I answered that the reasons, coupled with my own knowledge, appeared to
justify the action, but I had heard that the Social Revolutionary
members of the Directorate and others had been arrested, and that if
this action supposed their execution it would make the whole proceeding
look like an attempt on the part of the old army officers to destroy the
present arrangements in favour of a return to the old regime. Further,
if the people of England thought this was the policy of the admiral and
his friends, they would not only lose the friendly sympathy of the
English people but also of America and France.
Admiral Koltchak replied that at the moment he did not know the
whereabouts of the prisoners, but he would make inquiries and inform me
later. That his sole object in burdening himself with the overwhelming
responsibilities of Supreme Governor of Russia in this sad hour of her
history was to prevent the extremists on either side continuing the
anarchy which made the establishment of a free constitution impossible.

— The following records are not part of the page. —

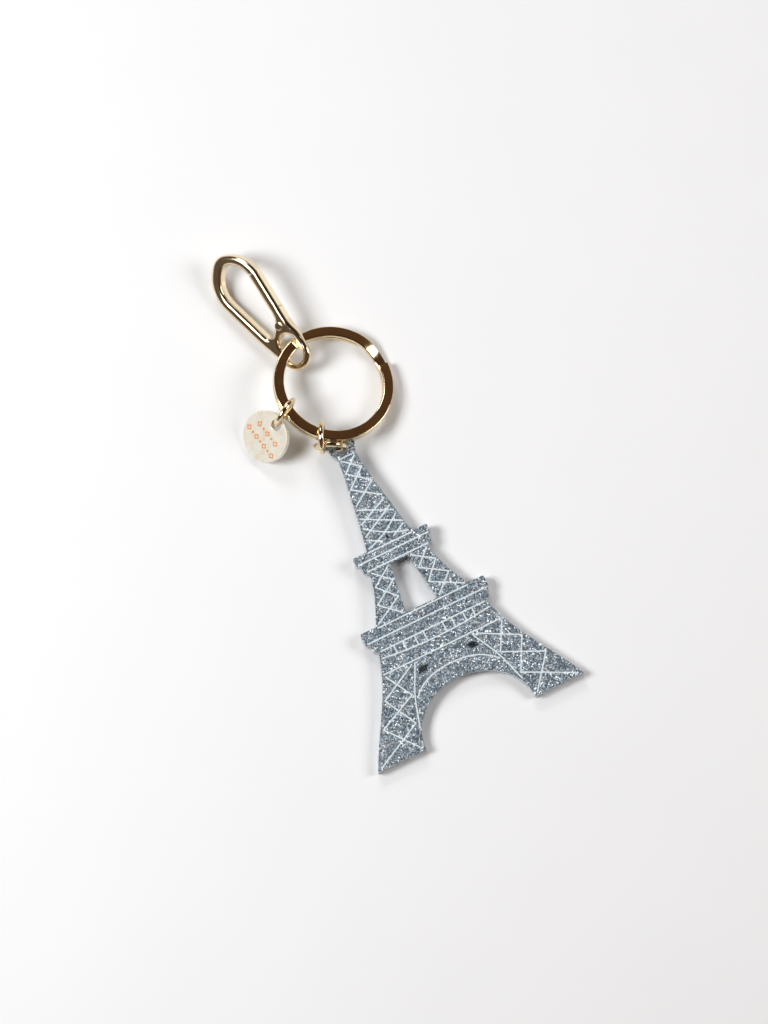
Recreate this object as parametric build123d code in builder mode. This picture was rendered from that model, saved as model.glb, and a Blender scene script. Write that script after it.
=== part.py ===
"""Keychain: a snap hook, a two-turn key ring, a round tag and a tower charm, lying on a table.

Units are millimetres. The charm points along Y, +Z is up, the table is z = 0, and the origin
is on the table under the middle of the whole chain.
"""
from build123d import *
from math import atan2, cos, degrees, pi, radians, sin
import os

# ---------------------------------------------------------------- driving dimensions

# where the middle of the charm's base line stands
base_y = -70.97

# charm: one laser-cut plate with a round lug
plate_thickness = 2.8
charm_half_base = 30.0
lug_y = 82.05
lug_radius = 3.7
lug_hole_radius = 1.75
lug_underside = 1.84
groove_width = 0.38
groove_depth = 0.35
paint_thickness = 0.33

# jump rings: round wire
ring_wire = 1.5
ring_outside = 9.0
ring_seam_gap = 0.12

# key ring: two turns of flat wire
key_ring_outside = 32.0
key_wire_width = 2.7
key_wire_thickness = 1.35
key_turn_pitch = 1.42
key_ramp_angle = 38.0
key_turn_end = -1.0

# tag
tag_radius = 6.9
tag_thickness = 1.4
tag_hole_radius = 1.45
tag_hole_from_centre = 4.75

# snap hook
hook_depth = 3.6
eye_depth = 2.2
hook_edge_radius = 0.95
hook_wire = 2.65
eye_x, eye_y, eye_radius = 0.3, 4.5, 4.5
eye_hole_length, eye_hole_width = 8.3, 5.1
spine_lean = radians(18.3)
spine_length = 22.0
opening_foot = 8.7
pivot_x, pivot_y = 1.15, 12.9
pin_radius = 0.55
gate_bore_radius = 0.60
rivet_head_radius = 1.15
rivet_head_height = 0.35
rivet_dimple_radius = 0.42
rivet_dimple_depth = 0.12
fork_slot = 1.6
tongue_thickness = 1.3
tongue_pocket = 0.74
seam_gap = 0.18
spring_wire = 0.2
spring_radius = 0.87
spring_turns = 2.0
spring_leg = 1.75
leg_overlap = 0.15


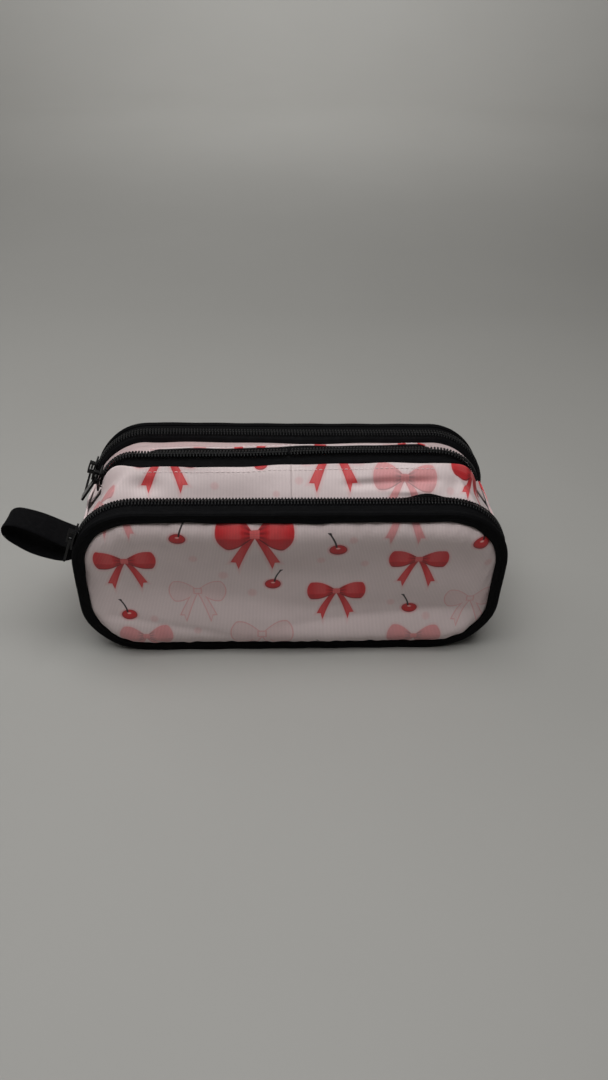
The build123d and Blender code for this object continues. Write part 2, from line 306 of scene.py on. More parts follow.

That if his action at any future time was not in harmony with the
establishment of free political institutions as understood by the
Democracy of England, he would be convinced that he had failed.
I thanked him for his good opinion of my country, and called his
attention to the letter of His Majesty the King to President Wilson,
received at Omsk on November 14, 1918, in which the principles of
democracy and freedom were exalted, and warned him that the free peoples
of the world would resist any attempt to force the Russian people back
under a system of tyranny and despair.